SOURCE DATA:
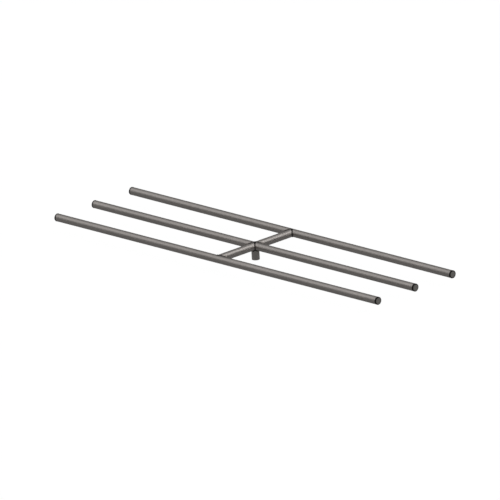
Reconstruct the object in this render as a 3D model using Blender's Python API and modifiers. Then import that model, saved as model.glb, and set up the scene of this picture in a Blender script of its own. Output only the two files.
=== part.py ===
"""Three-rail linear gas burner, welded from one size of stainless pipe.

Three parallel rails, joined at their middles by two crossbars, carry flame ports on their undersides.
An upright inlet nipple, with a gas orifice inside, meets the crossing from below.

Frame: +X along the rails, +Y from the front rail to the rear rail, +Z up. The origin is the centre of
the lower end of the inlet nipple, where the burner screws on to the gas line. Lengths are in metres.
"""

import math

import bmesh
import bpy
from mathutils import Matrix, Vector

# ---------------------------------------------------------------- driving dimensions
PIPE_OD = 0.02134  # NPS 1/2 pipe
PIPE_WALL = 0.00277  # schedule 40
RAIL_SPACING = 0.1378  # rail centre to rail centre
OVERALL_LENGTH = 1.2192  # over the end caps
AXIS_HEIGHT = 0.0372  # pipe axes above the nipple's lower end
GAP = 0.0003  # clearance kept between neighbouring solids

FACETS = 24  # sides of every turned solid and saddle
BORE_SIDES = 16  # sides of the windows and round bores
PORT_SIDES = 6
SMOOTH_ANGLE = math.radians(32)  # steeper edges are shaded sharp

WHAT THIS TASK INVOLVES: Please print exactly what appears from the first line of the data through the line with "of stainless pipe.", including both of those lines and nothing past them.

ANSWER IN FULL:
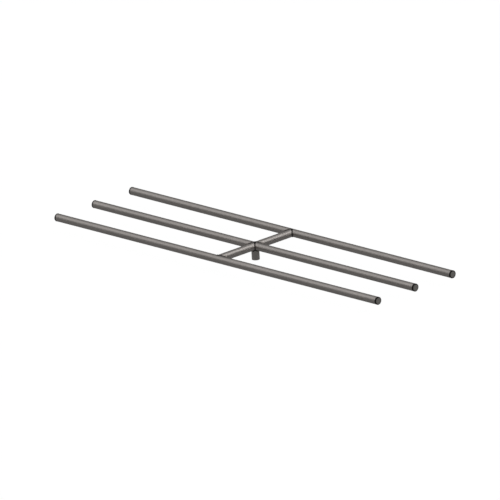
Reconstruct the object in this render as a 3D model using Blender's Python API and modifiers. Then import that model, saved as model.glb, and set up the scene of this picture in a Blender script of its own. Output only the two files.
=== part.py ===
"""Three-rail linear gas burner, welded from one size of stainless pipe.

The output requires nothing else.